If you want to know the secret sauce to raising a special snowflake, you could take a cue from a parent who placed an ad in England for a nanny for an 18-year-old Canadian college student attending the University of Leeds.
The parent, who is concerned about the rigors of a “demanding first year program,” is seeking someone who “can ensure my daughter eats three healthy meals a day and the fridge is always full of healthy snacks, juice etc.”
The ad, which was posted on Indeed in late December, has been mocked on Twitter, with one user commenting on the “child’s” ability to navigate in the “real world” and practice law.
“Seriously?! If she can’t look after herself as a student how the hell is she going to manage in the real world practising law! I wouldn’t want her representing me!”
Another user took a jab at the student’s assumed privilege.
Meanwhile half her classmates will be working two jobs to survive.
— Jenny Foxe (@urbanfoxe) December 29, 2019
The “child” in this case will be an undergraduate at the University of Leeds in West Yorkshire and is pursuing a degree in law. Her parent said “she is Canadian and she needs someone to cook and clean for her.”
Rather than teaching their daughter self-sufficiency, independence and time management skills, it’s clear this parent doesn’t think their progeny can shop, prepare her own food and do her own laundry while studying.
I’m studying law and work 3 jobs alongside to pay my rent. She will never cope as an actual lawyer if she can’t manage her time well enough to cook lmao.
— Buz James (@BuzJ) December 30, 2019
The girl even has a personal driver, ensuring that she doesn’t have to navigate around Leeds City Centre from her “lovely apartment” or pick up the shopping.
But misplaced privilege such as this could come at a higher price than the cost of a nanny. According to Psychology Today, “the offspring of the affluent today are more distressed than other youth. They show disturbingly high rates of substance use, depression, anxiety, eating disorders, cheating, and stealing. It gives a whole new meaning to having it all.”
Sociologist Rachel Sherman, the author of “Uneasy Street: The Anxieties of Affluence,” has written that “Almost all of the 50 affluent parents in and around New York City that I interviewed for my book … expressed fears that children would be ‘entitled’ — a dirty word that meant, variously, lazy, materialistic, greedy, rude, selfish, and self-satisfied.

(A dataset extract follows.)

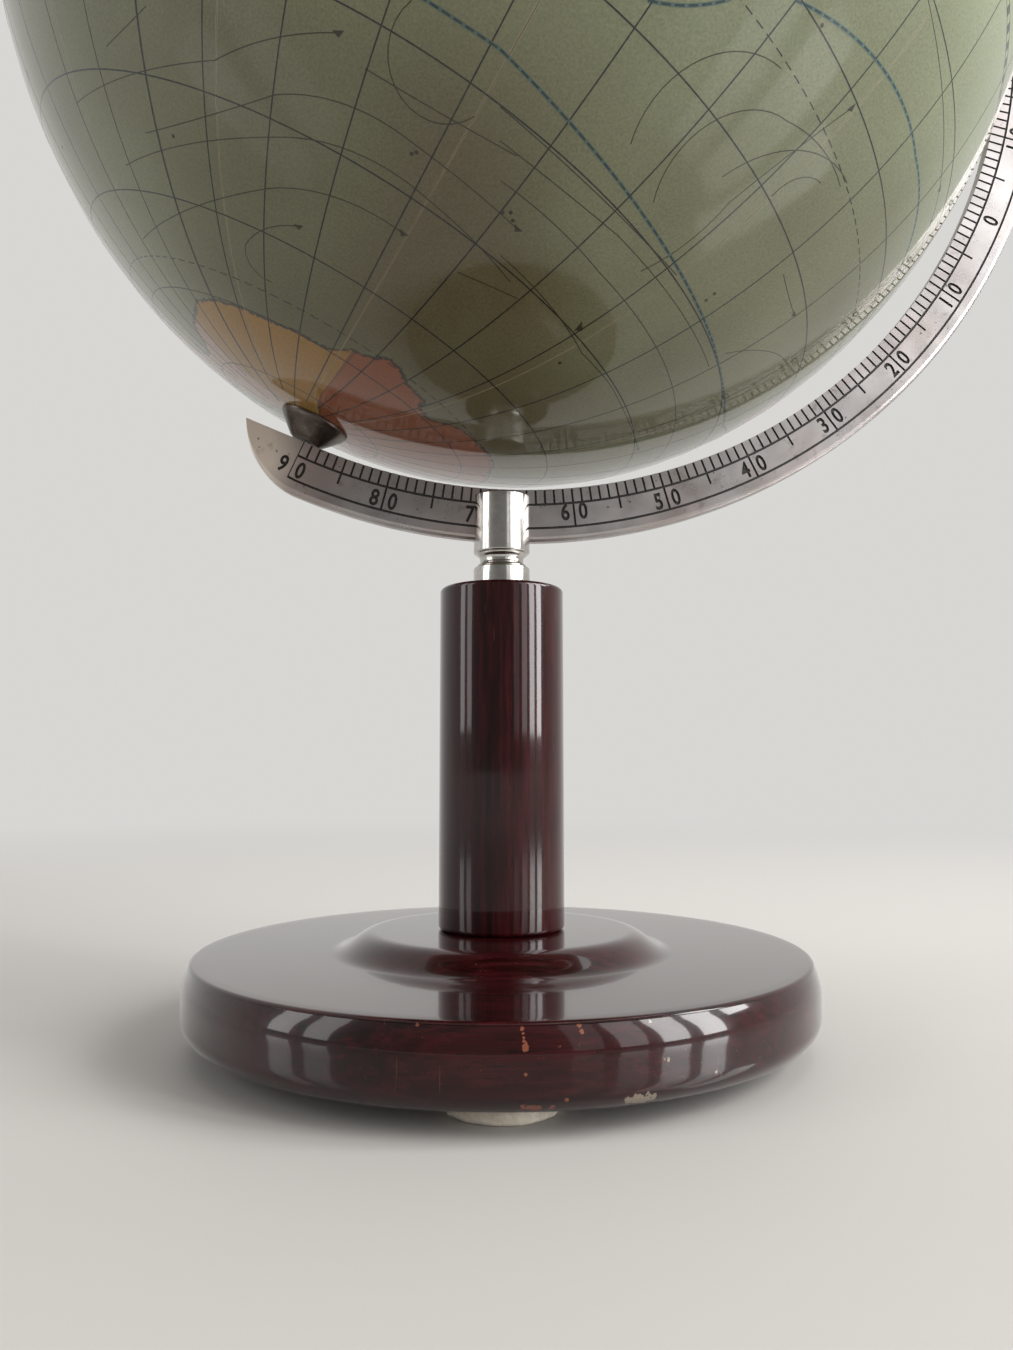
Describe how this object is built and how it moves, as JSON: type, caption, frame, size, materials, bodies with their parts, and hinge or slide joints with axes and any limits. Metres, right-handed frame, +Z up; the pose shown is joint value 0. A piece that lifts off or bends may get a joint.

“Instead, they strove to keep their children ‘grounded’ and ‘normal’. Of course, no parent wishes to raise spoiled children; but for those who face relatively few material limits, this possibility is distinctly heightened.”
In one national survey that looked at “helicopter” parents of college students, 38 percent of freshmen and 29 percent of seniors said their parents intervened with college officials on their behalves to solve problems either “very often” or “sometimes.”
Just several decades ago, 18-year-olds were going to war. Today, students can’t seem to problem-solve on their own without having a parent on speed dial.
We all wished we had parents who could help us financially or guide us through the confusing student years, but the question of when is it too much must be asked: “Give a man a fish, and you feed him for a day. Teach a man to fish, and you feed him for a lifetime.”
I’ll take an attorney who can navigate the shark-infested waters and bring me back a fish any day over one who never did her own laundry.